The Department of Bioengineering is currently developing a new Center for Medical Innovation (CMI), which will collaborate with the Coulter Translational Partnership Program to define early-stage, innovative medical technologies and to promote their commercialization. CMI also has an educational mission to develop the next generation of medical product innovators through the cooperative efforts of Pitt's Schools of Engineering, Business, Law, and the Schools of the Health Sciences.
About Wallace H. Coulter and the Coulter Foundation
Although the Coulter award will enable some of Pitt's most accomplished scientists to conduct leading-edge research in some of the University's most advanced and best-equipped laboratories, the awards were made possible in large part by a discovery that was made in far less sophisticated surroundings by a young inventor who was unable to complete his college education because of the hardships of the Great Depression. Wallace H. Coulter (1913-1998) may not be a name as widely recognized as those of Thomas Edison, Marie Curie, or Jonas Salk, but, like these more famous innovators, Coulter and the Coulter® Principle he developed made wide-reaching contributions to modern medicine, science, and industry.
The Coulter Principle was discovered in the 1940's, when the supply of paint for an experiment Coulter was conducting in his garage laboratory had frozen, and Coulter was able to substitute his own blood for the paint because the two substances had similar viscosity. Coulter's experiment used electronic impedance to count and size microscopic particles suspended in fluid. This technique led to the development of the Coulter Counter. The latter device replaced the laborious practice of manually counting blood cells and was the first of many such instruments used in a wide range of applications, including the "complete blood count" or "CBC," which is the most commonly ordered diagnostic test in the world today.
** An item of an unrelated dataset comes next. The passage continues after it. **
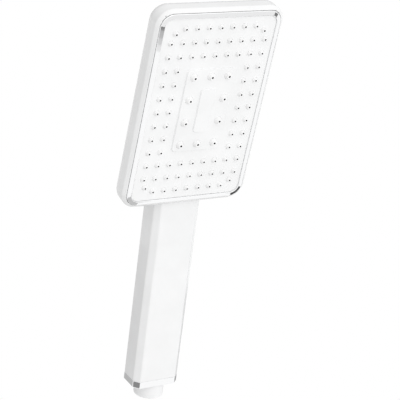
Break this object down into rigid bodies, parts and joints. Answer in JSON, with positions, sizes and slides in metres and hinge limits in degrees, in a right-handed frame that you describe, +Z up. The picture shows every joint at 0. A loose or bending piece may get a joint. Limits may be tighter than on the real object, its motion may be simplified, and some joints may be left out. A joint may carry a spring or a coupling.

Coulter's technique is also used for analyzing different blood components as well as determining the quality of many consumer items, including paint, chocolate, and cosmetics, and assessing the purity of NASA's jet fuel. The invention, one of 82 Coulter would patent throughout his lifetime, was manufactured and sold by Coulter Electronics, an international company based in Miami, Fla., that provided the wealth Coulter would use to establish the Wallace H. Coulter Foundation before his death. The recipient of the John Scott Award for Scientific Achievement in 1960 and a 1998 inductee into the National Academy of Engineering, Coulter was posthumously inducted into the National Inventors Hall of Fame in 2004.